No entanto, o “Não Alinhamento Ativo” está sendo visto por boa parte da esquerda brasileira como uma desculpa para subserviência aos interesses do imperialismo estadunidense, enquanto o “Sul Global”, através do Brics, se organiza cada vez mais como uma força política e econômica independente. Está claro que os EUA não aceitam perder o poder geopolítico na América Latina. É só perceber o que aconteceu no Equador, Peru, Argentina, além das pressões contra o governo eleito de Maduro na Venezuela.

Em um evento em São Paulo, a representante de Comércio dos EUA, Katherine Tai, afirmou que o Brasil deveria ter cautela com uma possível adesão à Nova Rota da Seda. A declaração de Tai irritou Pequim que orientou a Embaixada da China em Brasília a divulgar uma nota dizendo que a recomendação “carece de respeito ao Brasil, um país soberano, e despreza o fato de que a cooperação sino-brasileira é igualitária e mutuamente benéfica”. O Brasil ficou em silêncio.

No meio dessa turbulência é anunciada a construção de uma nova embaixada dos Estados Unidos, em Brasília, que terá nove andares subterrâneos e três andares visíveis. Um investimento estimado em R$ 3,5 bilhões, equivalente a US$ 623 milhões, com previsão de ser concluído em 2028. A nova embaixada será construída a menos de cinco minutos do Palácio do Planalto.  A explicação para uma obra dessa magnitude é que haverá expansão de 40% na capacidade de emissão de vistos.

Parceiro de fé

Em 2009, a China se tornou o maior parceiro comercial do Brasil, posição que manteve por 15 anos consecutivos. O Brasil foi o primeiro país latino-americano a atingir um volume de negociação de mais de US$ 100 bilhões com a China. Em 2023, as exportações do Brasil para a China atingiram US$ 104 bilhões, superando o total de suas exportações para os EUA e a UE combinadas. Não é pouca coisa.
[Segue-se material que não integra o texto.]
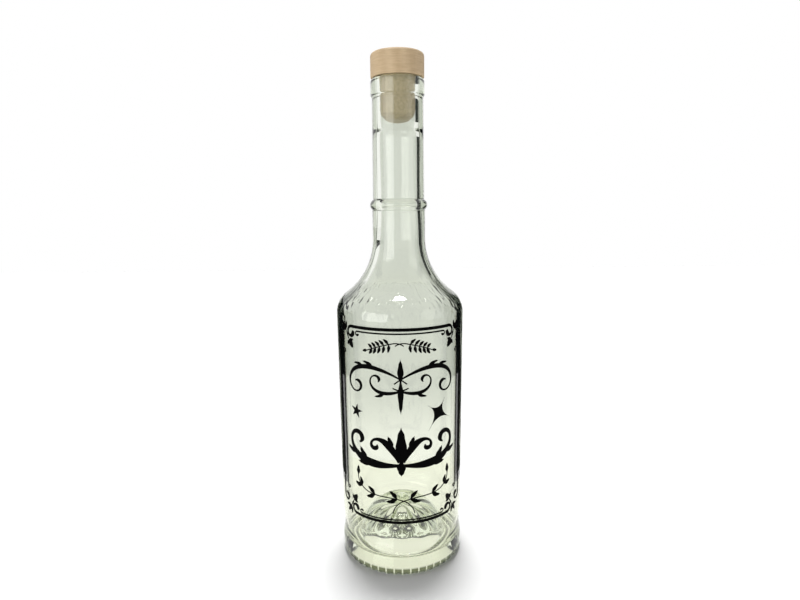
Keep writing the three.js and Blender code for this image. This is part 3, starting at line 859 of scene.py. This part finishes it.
def upper_flourish():
    """Fine pen scrolls that cross in the middle. One half."""
    main_widths = [(0, 0.7), (0.42, 2.5), (0.8, 0.9), (0.95, 1.9), (1, 0.7)]
    under_widths = [(0, 0.7), (0.4, 2), (0.8, 0.8), (0.94, 1.7), (1, 0.6)]
    main = swirl((-3.4, 25.6), 38, 60, -0.022, -0.42, main_widths)
    under = swirl((-4.2, 23.4), -26, 34, 0.03, 0.6, under_widths)
    return [
        stroke(main),
        stroke(under),
        leaf_on(main, 5, 34, 7.4, 2, -36),
        leaf_on(main, 7, 36, 7, 1.8, -40),
        leaf_on(under, 6, -40, 6.4, 1.8, 36),
    ]


def lower_flourish():
    """Bold scrolls beside a palmette. One half."""
    outer_widths = [(0, 1.6), (0.36, 4.8), (0.72, 2), (0.93, 3), (1, 1)]
    inner_widths = [(0, 2), (0.35, 4), (0.72, 1.4), (0.93, 2.6), (1, 0.8)]
    outer = swirl((-1.5, -20), -6, 54, 0.01, 0.42, outer_widths)
    inner = swirl((1, -18.5), 66, 30, -0.02, -0.78, inner_widths)
    return [
        stroke(outer),
        stroke(inner),
        leaf_on(outer, 6, 34, 9, 3.4, 20),
        leaf_on(outer, 5, -26, 9.5, 3.2, 26),
        leaf_on(outer, 9, -34, 8.4, 2.8, 30),
        leaf_on(inner, 4, 30, 8, 3, -20),
    ]


def star(centre, points, outer, inner, turn):
    outline = []
    for i in range(2 * points):
        radius = inner if i % 2 else outer
        angle = math.radians(turn) + i * math.pi / points
        outline.append((centre[0] + radius * math.cos(angle), centre[1] + radius * math.sin(angle)))
    return fan(outline, centre)


def sparkle(centre, rays, waist, turn):
    """Rays of different lengths, a quarter turn apart, with hollow sides between them."""

    def on_ray(length, quarters):
        angle = math.radians(turn) + quarters * math.pi / 2
        return centre[0] + length * math.cos(angle), centre[1] + length * math.sin(angle)

    outline = []
    for i, ray in enumerate(rays):
        following = rays[(i + 1) % len(rays)]
        outline += bend(on_ray(ray, i), on_ray(waist, i + 0.5), on_ray(following, i + 1), 16)
    return fan(outline, centre)


def ornaments():
    """The ornaments inside the frame, keyed by node name."""

    def whole(half, middle=()):
        return [*half, *(mirrored(shape) for shape in half), *middle]

    def settled(sheets, shift, width):
        return [reshaped(sheet, lambda u, v: (shift + width * u, v)) for sheet in sheets]

    lozenge = [leaf((0, 26.6), 90, 12, 3.4), leaf((0, 28), -90, 19, 3.2)]
    palmette = [leaf((0, -19), 90, 20.5, 6.2), leaf((0, -17.5), -90, 9, 5)]
    return {
        "film_laurel_top": settled(whole(top_laurel()), TOP_LAUREL_SHIFT, TOP_LAUREL_WIDTH),
        "film_laurel_bottom": settled(whole(bottom_laurel()), BOTTOM_LAUREL_SHIFT, BOTTOM_LAUREL_WIDTH),
        "film_flourish_upper": whole(upper_flourish(), lozenge),
        "film_flourish_lower": whole(lower_flourish(), palmette),
        "film_star": [star(**STAR)],
        "film_sparkle": [sparkle(**SPARKLE)],
    }


def bent(u, v, out):
    radius = BODY_RADIUS + FILM_CLEARANCE + out
    angle = u * MM / BODY_RADIUS
    return radius * math.sin(angle), -radius * math.cos(angle), (FRAME_MIDDLE + v) * MM


def film_piece(node, sheets, material):
    """The sheets of one node, bent round the glass and given the film's thickness."""
    verts, faces = [], []
    for points, sheet_faces, edge in sheets:
        low = len(verts)
        high = low + len(points)
        verts += [bent(u, v, 0) for u, v in points]
        verts += [bent(u, v, FILM_THICKNESS) for u, v in points]
        faces += [tuple(low + i for i in reversed(face)) for face in sheet_faces]
        faces += [tuple(high + i for i in face) for face in sheet_faces]
        for i, a in enumerate(edge):
            b = edge[(i + 1) % len(edge)]
            faces.append((low + a, low + b, high + b, high + a))
    obj = new_object("cut_" + node, verts, faces, material, smooth=False)
    made = bmesh.new()
    made.from_mesh(obj.data)
    bmesh.ops.recalc_face_normals(made, faces=made.faces)
    made.to_mesh(obj.data)
    made.free()
    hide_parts(node)
    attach(obj, "bottle")


# Studio

WHITE = (1, 1, 1, 1)
FLOOR_SIZE = 3.0
FLOOR_COLOUR = (0.9, 0.9, 0.9)
FLOOR_ROUGHNESS = 0.8
SEEN_FLOOR = (0.93, 0.94, 0.77)  # the cream surface that the glass shows
SEEN_SHARE = 0.85
WORLD_LEVEL = 0.28
SUN_LEVEL = 2.7
SUN_SOFTNESS = 14
SUN_TILT = -10
KEY = {"place": (-0.8, -0.8, 0.35), "size": (1.0, 0.7), "power": 5.0}
FILL = {"place": (0.8, -0.4, 0.4), "size": (0.6, 0.6), "power": 0.6}
CARD_COLOUR = (0.012, 0.016, 0.016)
BODY_CARD_DISTANCE = 0.1
BODY_CARD_FOOT = 0.01
BODY_CARD_TOP = 0.17
BODY_CARD_BEARINGS = (66, 38)  # degrees from straight back, of a card's two upright edges
NECK_CARD_DISTANCE = 0.26
NECK_CARD_FOOT = 0.05
LEFT_NECK_CARD_TOP = 0.185
RIGHT_NECK_CARD_TOP = 0.3
NECK_CARD_BEARINGS = (95, 33)
BACK_DISTANCE = 0.12
BACK_HALF_WIDTH = 0.1
BACK_TOP = 0.5
BACK_COLOUR = (0.64, 0.665, 0.61)
BACK_FOOT = (0.97, 0.98, 0.9)
BACK_FADE = 0.07  # height over which the wall's grey fades into the pale floor


def seen_directly(tree):
    """Light Path output that is 1 for camera, glossy and transmitted rays."""
    path = tree.nodes.new("ShaderNodeLightPath")
    seen = path.outputs["Is Camera Ray"]
    for other in ("Is Glossy Ray", "Is Transmission Ray"):
        either = tree.nodes.new("ShaderNodeMath")
        either.operation = "MAXIMUM"
        tree.links.new(seen, either.inputs[0])
        tree.links.new(path.outputs[other], either.inputs[1])
        seen = either.outputs["Value"]
    return seen


def world():
    """Dim as a light, and white where it is seen."""
    made = bpy.data.worlds.new("studio")
    bpy.context.scene.world = made
    made.use_nodes = True
    tree = made.node_tree
    background = tree.nodes["Background"]
    background.inputs["Color"].default_value = WHITE
    background.inputs["Strength"].default_value = WORLD_LEVEL
    seen = tree.nodes.new("ShaderNodeBackground")
    seen.inputs["Color"].default_value = WHITE
    seen.inputs["Strength"].default_value = 1.0
    mix = tree.nodes.new("ShaderNodeMixShader")
    tree.links.new(seen_directly(tree), mix.inputs["Fac"])
    tree.links.new(background.outputs["Background"], mix.inputs[1])
    tree.links.new(seen.outputs["Background"], mix.inputs[2])
    tree.links.new(mix.outputs["Shader"], tree.nodes["World Output"].inputs["Surface"])


def flat_sheet(name, corners, shader):
    return new_object(name, corners, [(0, 1, 2, 3)], shader.material, smooth=False)


def upright_corners(near, far, foot, top):
    """Corners of an upright sheet between two points of the floor."""
    return [(*near, foot), (*far, foot), (*far, top), (*near, top)]


def matt_shader(name, colour, roughness):
    shader = Shader(name)
    shader.give("Base Color", (*colour, 1))
    shader.give("Roughness", roughness)
    shader.give("Specular IOR Level", 0.0)
    return shader


def floor():
    half = FLOOR_SIZE / 2
    corners = [(-half, -half, 0), (half, -half, 0), (half, half, 0), (-half, half, 0)]
    shader = matt_shader("pale_floor", FLOOR_COLOUR, FLOOR_ROUGHNESS)
    through_glass = shader.node("ShaderNodeLightPath").outputs["Is Transmission Ray"]
    share = shader.maths("MULTIPLY", through_glass, SEEN_SHARE)
    glow = shader.glow((*SEEN_FLOOR, 1))
    shader.show(shader.blend(share, shader.principled.outputs["BSDF"], glow))
    flat_sheet("floor", corners, shader)


def back_card():
    """The pale grey wall close behind the bottle, seen only through the glass."""
    shader = Shader("grey_wall")
    split = shader.node("ShaderNodeSeparateXYZ")
    shader.link(shader.place(), split.inputs["Vector"])
    height = shader.eased(split.outputs["Z"], (0, BACK_FADE))
    shader.show(shader.glow(shader.ramp(height, [(0, BACK_FOOT), (1, BACK_COLOUR)])))
    left, right = (-BACK_HALF_WIDTH, BACK_DISTANCE), (BACK_HALF_WIDTH, BACK_DISTANCE)
    obj = flat_sheet("back_card", upright_corners(left, right, 0, BACK_TOP), shader)
    obj.visible_camera = False
    obj.visible_diffuse = False
    obj.visible_glossy = False
    obj.visible_shadow = False


def dark_card(name, side, distance, bearings, foot, top):
    """A black flag behind the bottle, on its left with side -1 or on its right with 1.

    Only light that was turned back inside the glass meets it, so it darkens the glass's edges.
    """
    shader = matt_shader(name, CARD_COLOUR, 1.0)
    turns = shader.node("ShaderNodeLightPath").outputs["Glossy Depth"]
    turned_back = shader.maths("GREATER_THAN", turns, 0.5)
    through = shader.node("ShaderNodeBsdfTransparent").outputs["BSDF"]
    shader.show(shader.blend(turned_back, through, shader.principled.outputs["BSDF"]))
    near, far = (
        (side * distance * math.sin(math.radians(bearing)), distance * math.cos(math.radians(bearing)))
        for bearing in bearings
    )
    obj = flat_sheet(name, upright_corners(near, far, foot, top), shader)
    obj.visible_camera = False
    obj.visible_diffuse = False
    obj.visible_shadow = False


def dark_cards():
    for name, side, neck_top in (("left", -1, LEFT_NECK_CARD_TOP), ("right", 1, RIGHT_NECK_CARD_TOP)):
        body = (BODY_CARD_DISTANCE, BODY_CARD_BEARINGS, BODY_CARD_FOOT, BODY_CARD_TOP)
        neck = (NECK_CARD_DISTANCE, NECK_CARD_BEARINGS, NECK_CARD_FOOT, neck_top)
        dark_card(name + "_body_card", side, *body)
        dark_card(name + "_neck_card", side, *neck)


def softbox(name, place, size, power):
    """A soft rectangular lamp that points at the middle of the bottle."""
    data = bpy.data.lights.new(name, "AREA")
    data.shape = "RECTANGLE"
    data.size, data.size_y = size
    data.energy = power
    obj = bpy.data.objects.new(name, data)
    obj.location = place
    aim = Vector((0, 0, LIP_TOP / 2)) - Vector(place)
    obj.rotation_euler = aim.to_track_quat("-Z", "Y").to_euler()
    bpy.context.collection.objects.link(obj)


def sky():
    sun = bpy.data.lights.new("sky", "SUN")
    sun.energy = SUN_LEVEL
    sun.angle = math.radians(SUN_SOFTNESS)
    obj = bpy.data.objects.new("sky", sun)
    obj.rotation_euler = (math.radians(SUN_TILT), 0, 0)
    bpy.context.collection.objects.link(obj)


def studio():
    world()
    floor()
    dark_cards()
    back_card()
    softbox("key", **KEY)
    softbox("fill", **FILL)
    sky()


def dress_node(name, material):
    obj = frame["nodes"][name]
    for slot in obj.material_slots:
        slot.material = material


bpy.context.scene.view_settings.view_transform = "Standard"
camera()
studio()
glass_bottle(glass_material())
dress_node("stopper_head", wood_material())
dress_node("stopper_shank", synthetic_material())
black = film_material()
for node, sheets in {**frame_lines(), **corner_ornaments(), **ornaments()}.items():
    film_piece(node, sheets, black)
A soja, o milho, o petróleo bruto, o minério de ferro e a carne do Brasil entram continuamente no mercado chinês, enquanto máquinas chinesas, como colheitadeiras, tratores e drones para pulverização de pesticidas ajudam a agricultura brasileira.

Entre 2007 e 2022, empresas chinesas investiram US$ 71,6 bilhões no Brasil, com o setor de eletricidade absorvendo 45,5% do total, seguido pelas áreas de extração de petróleo (30,4%).  O projeto do Satélite de Recursos Terrestres China-Brasil, considerado um marco na cooperação Sul-Sul em alta tecnologia, serve como exemplo de quebra do monopólio tecnológico dos países desenvolvidos e aumentou significativamente a confiança dos países do “Sul Global” em sua autossuficiência e força.

Ao que parece, o governo Lula pretende manter essa forte parceria nos negócios e novas tecnologias com a China. Ao mesmo tempo, deve oferecer como recompensa aos EUA a não entrada na Nova Rota da Seda. Isso foi possível até agora, mas tudo está mudando rapidamente na geopolítica mundial.

A cereja do bolo na reunião entre os presidentes Xi Jinping e Lula, que ocorrerá em paralelo a cúpula do G20 no Rio de Janeiro, nos dias 18 e 19 de novembro, seria o anúncio da entrada do Brasil na Nova Rota de Seda. O encontro servirá como encerramento das celebrações, em 2024, do cinquentenário das relações diplomáticas entre a República Federativa do Brasil e a República Popular da China.

A organização é em alto nível de segurança e diplomacia para fortalecer os laços sino-brasileiros em temas estratégicos, incluindo economia, tecnologia e desenvolvimento sustentável. Os chineses são pragmáticos, mas não deixará de ser frustrante a recusa do Brasil.

Desde que Xi Jinping, anunciou a nova Rota da Seda, em 2013, foram feitos fortes investimentos estatais em infraestrutura no exterior. A maior parte dos gastos (estimados em US$ 1 trilhão, ou cerca de R$ 5,06 trilhões) foi concentrada em projetos de transporte, como ferrovias e usinas energéticas.

Indo além de uma expansão meramente geográfica, a iniciativa Cinturão e Rota ganhou novos ares ao longo dos anos com o lançamento da Rota da Seda Digital, da Saúde, Verde e Polar. Suas cinco prioridades são: coordenação de políticas, conectividade de infraestrutura, comércio desimpedido, integração financeira e intercâmbio entre os povos, com mecanismos bilaterais e multilaterais.